Task instructions: Return the line containing "Write part 2 of the three.js", the line containing "stand_off: How far", and every line between them, exactly as they stand. Output nothing else.
─── Extracted information
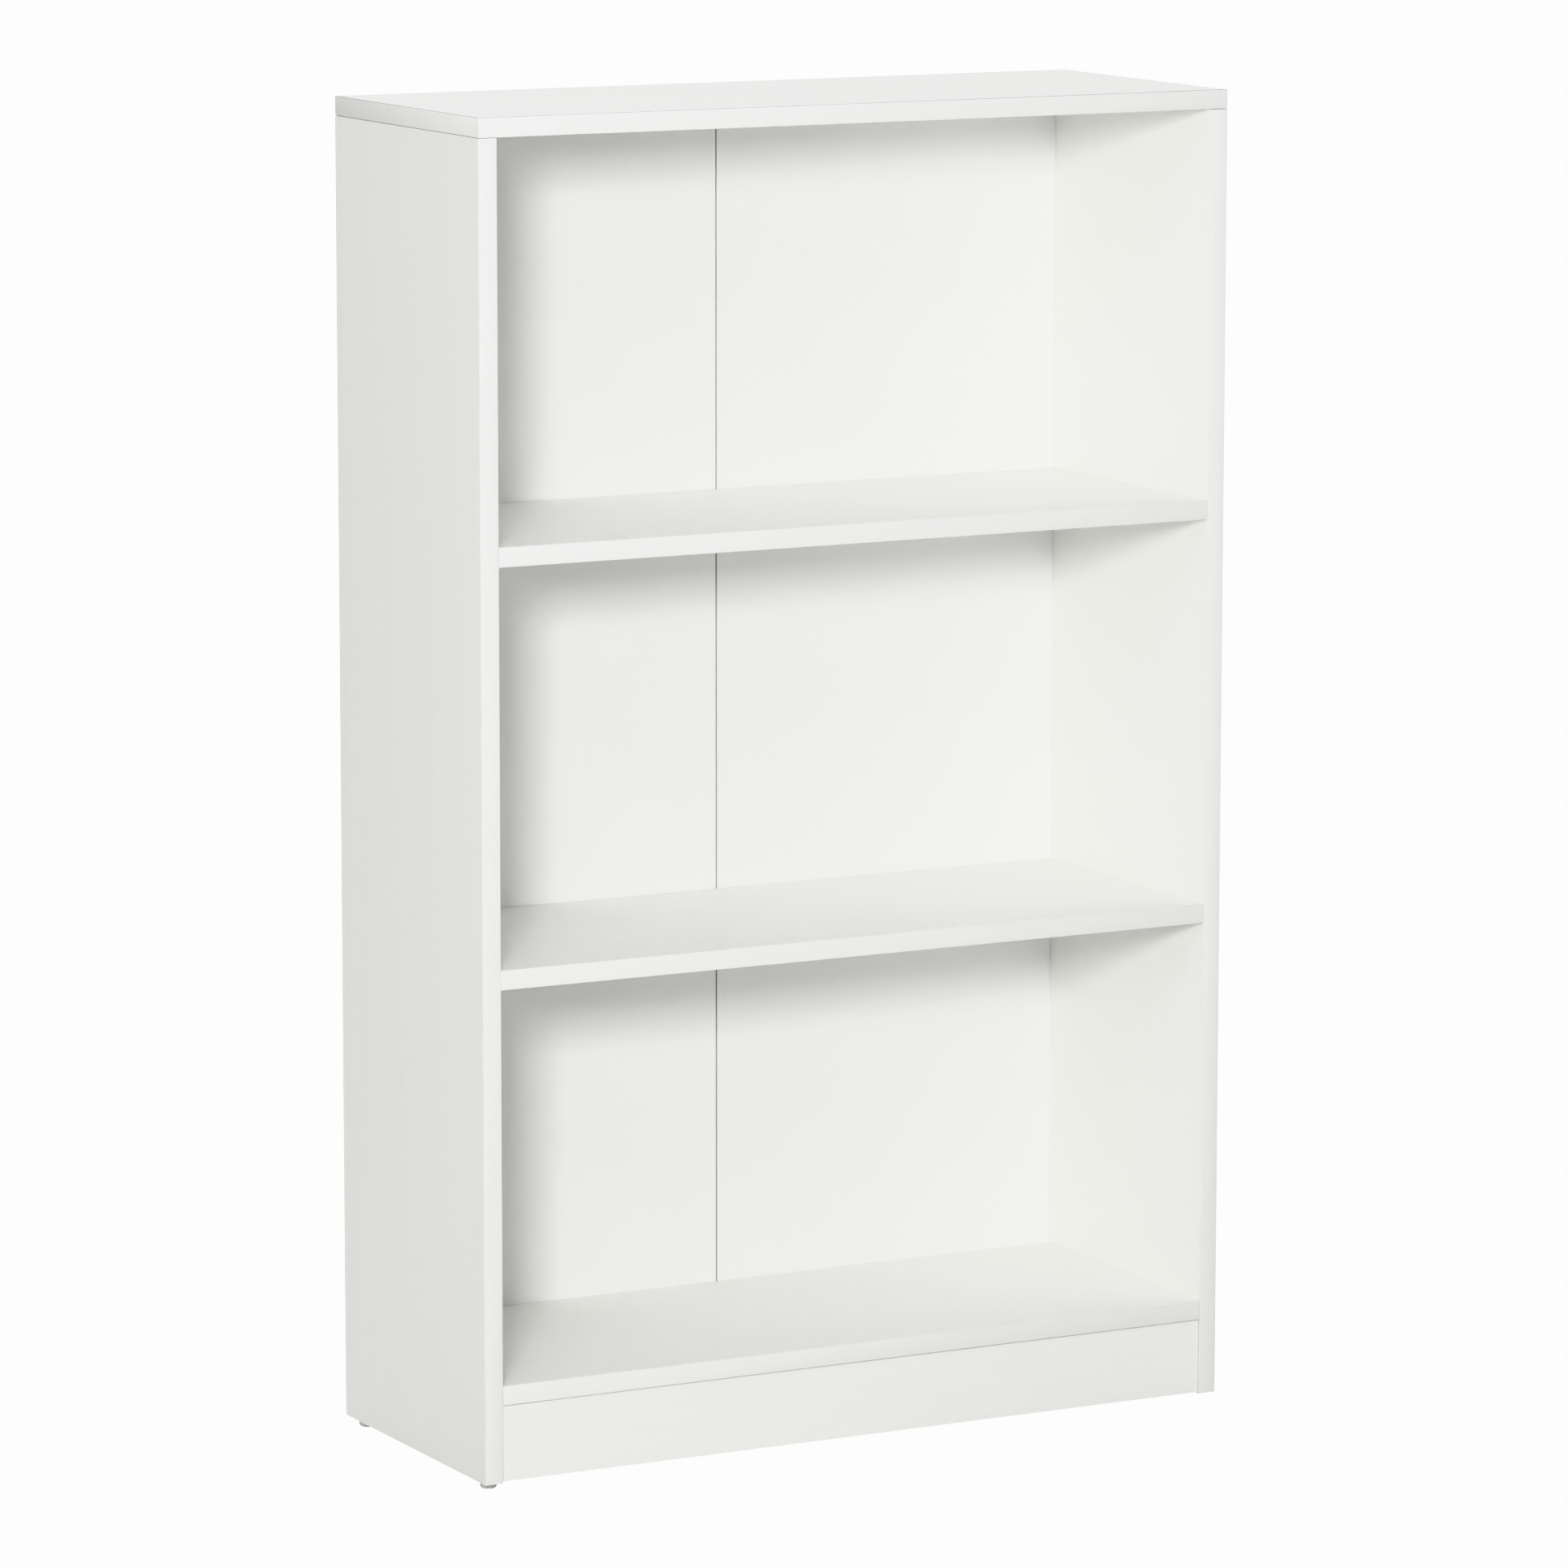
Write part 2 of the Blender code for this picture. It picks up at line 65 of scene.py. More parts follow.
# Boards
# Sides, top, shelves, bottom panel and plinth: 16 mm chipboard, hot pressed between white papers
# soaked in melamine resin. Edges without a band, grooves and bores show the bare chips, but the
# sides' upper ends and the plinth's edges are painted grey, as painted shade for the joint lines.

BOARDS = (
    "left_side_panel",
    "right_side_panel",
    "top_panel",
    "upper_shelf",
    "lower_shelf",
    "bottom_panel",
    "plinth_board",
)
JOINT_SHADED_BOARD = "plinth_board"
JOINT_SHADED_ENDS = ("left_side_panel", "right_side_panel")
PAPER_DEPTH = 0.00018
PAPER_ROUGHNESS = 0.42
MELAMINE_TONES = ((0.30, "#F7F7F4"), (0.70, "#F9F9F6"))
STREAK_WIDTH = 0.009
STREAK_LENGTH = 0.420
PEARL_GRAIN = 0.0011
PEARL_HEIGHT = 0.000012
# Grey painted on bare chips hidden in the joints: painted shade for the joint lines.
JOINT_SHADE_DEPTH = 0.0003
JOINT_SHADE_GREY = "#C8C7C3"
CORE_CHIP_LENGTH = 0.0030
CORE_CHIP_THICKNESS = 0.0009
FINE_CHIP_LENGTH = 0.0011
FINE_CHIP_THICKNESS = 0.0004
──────
─── Extracted information
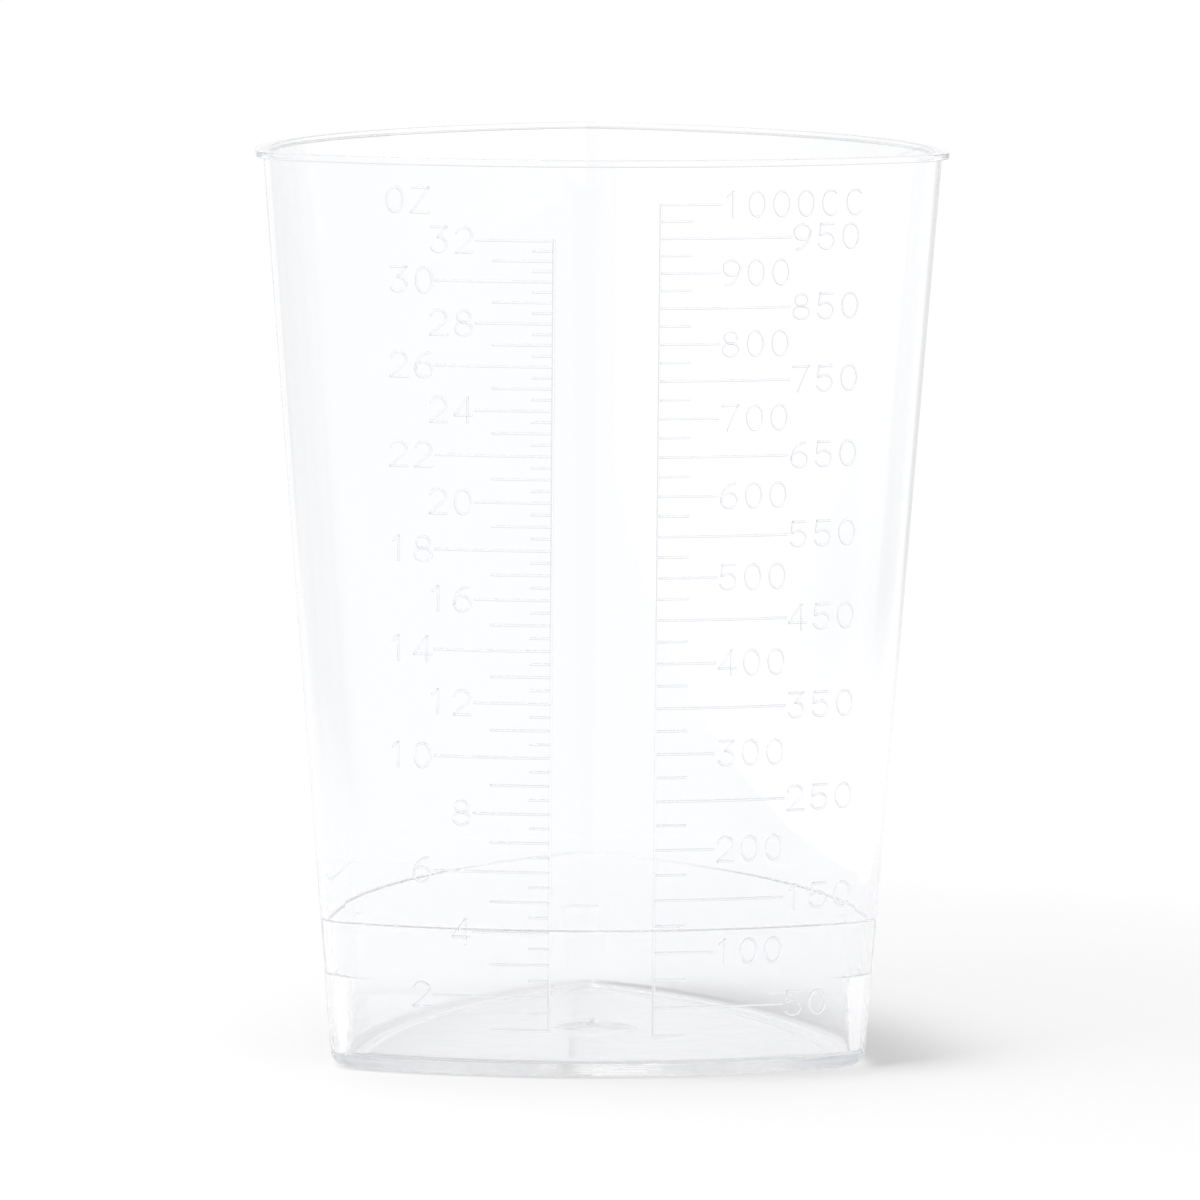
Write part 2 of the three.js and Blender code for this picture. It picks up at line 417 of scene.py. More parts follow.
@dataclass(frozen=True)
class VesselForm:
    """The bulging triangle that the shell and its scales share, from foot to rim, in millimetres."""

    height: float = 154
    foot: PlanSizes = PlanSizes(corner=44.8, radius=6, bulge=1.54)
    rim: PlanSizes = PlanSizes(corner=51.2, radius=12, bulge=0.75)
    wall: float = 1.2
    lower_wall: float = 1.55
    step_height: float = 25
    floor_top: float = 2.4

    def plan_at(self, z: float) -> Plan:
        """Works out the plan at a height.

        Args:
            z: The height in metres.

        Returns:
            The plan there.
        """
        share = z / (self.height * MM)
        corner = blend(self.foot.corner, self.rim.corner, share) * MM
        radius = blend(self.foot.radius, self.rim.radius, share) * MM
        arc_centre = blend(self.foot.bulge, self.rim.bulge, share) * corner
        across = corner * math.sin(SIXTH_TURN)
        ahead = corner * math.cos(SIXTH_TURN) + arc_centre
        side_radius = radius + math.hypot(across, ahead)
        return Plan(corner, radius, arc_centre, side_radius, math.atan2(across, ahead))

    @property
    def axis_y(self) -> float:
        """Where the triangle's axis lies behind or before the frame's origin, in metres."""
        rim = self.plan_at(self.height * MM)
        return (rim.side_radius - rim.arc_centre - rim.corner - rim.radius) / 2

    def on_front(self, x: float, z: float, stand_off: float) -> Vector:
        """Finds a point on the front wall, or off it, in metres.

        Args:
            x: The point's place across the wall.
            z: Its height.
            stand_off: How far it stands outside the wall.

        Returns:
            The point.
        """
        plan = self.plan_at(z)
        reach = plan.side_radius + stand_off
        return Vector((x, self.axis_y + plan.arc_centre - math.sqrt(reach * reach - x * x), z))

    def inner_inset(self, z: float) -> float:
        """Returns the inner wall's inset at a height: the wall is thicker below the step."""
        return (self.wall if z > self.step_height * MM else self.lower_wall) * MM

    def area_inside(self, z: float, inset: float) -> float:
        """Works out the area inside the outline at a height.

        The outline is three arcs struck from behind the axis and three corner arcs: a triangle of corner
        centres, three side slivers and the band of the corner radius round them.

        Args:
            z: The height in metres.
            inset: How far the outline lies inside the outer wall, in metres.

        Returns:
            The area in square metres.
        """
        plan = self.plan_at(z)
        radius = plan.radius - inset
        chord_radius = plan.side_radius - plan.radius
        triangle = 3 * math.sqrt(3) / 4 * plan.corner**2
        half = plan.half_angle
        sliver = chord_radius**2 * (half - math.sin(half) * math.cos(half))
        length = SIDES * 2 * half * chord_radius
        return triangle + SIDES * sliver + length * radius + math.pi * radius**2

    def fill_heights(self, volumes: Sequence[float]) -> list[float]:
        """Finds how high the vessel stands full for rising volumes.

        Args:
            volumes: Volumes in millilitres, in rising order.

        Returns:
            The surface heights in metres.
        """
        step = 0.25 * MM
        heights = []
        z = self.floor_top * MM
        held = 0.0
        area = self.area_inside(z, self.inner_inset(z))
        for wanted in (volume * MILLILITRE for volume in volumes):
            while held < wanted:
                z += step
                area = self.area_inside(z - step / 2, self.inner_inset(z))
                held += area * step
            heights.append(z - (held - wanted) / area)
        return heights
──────
Full answer:
Write part 2 of the three.js and Blender code for this picture. It picks up at line 417 of scene.py. More parts follow.
@dataclass(frozen=True)
class VesselForm:
    """The bulging triangle that the shell and its scales share, from foot to rim, in millimetres."""

    height: float = 154
    foot: PlanSizes = PlanSizes(corner=44.8, radius=6, bulge=1.54)
    rim: PlanSizes = PlanSizes(corner=51.2, radius=12, bulge=0.75)
    wall: float = 1.2
    lower_wall: float = 1.55
    step_height: float = 25
    floor_top: float = 2.4

    def plan_at(self, z: float) -> Plan:
        """Works out the plan at a height.

        Args:
            z: The height in metres.

        Returns:
            The plan there.
        """
        share = z / (self.height * MM)
        corner = blend(self.foot.corner, self.rim.corner, share) * MM
        radius = blend(self.foot.radius, self.rim.radius, share) * MM
        arc_centre = blend(self.foot.bulge, self.rim.bulge, share) * corner
        across = corner * math.sin(SIXTH_TURN)
        ahead = corner * math.cos(SIXTH_TURN) + arc_centre
        side_radius = radius + math.hypot(across, ahead)
        return Plan(corner, radius, arc_centre, side_radius, math.atan2(across, ahead))

    @property
    def axis_y(self) -> float:
        """Where the triangle's axis lies behind or before the frame's origin, in metres."""
        rim = self.plan_at(self.height * MM)
        return (rim.side_radius - rim.arc_centre - rim.corner - rim.radius) / 2

    def on_front(self, x: float, z: float, stand_off: float) -> Vector:
        """Finds a point on the front wall, or off it, in metres.

        Args:
            x: The point's place across the wall.
            z: Its height.
            stand_off: How far it stands outside the wall.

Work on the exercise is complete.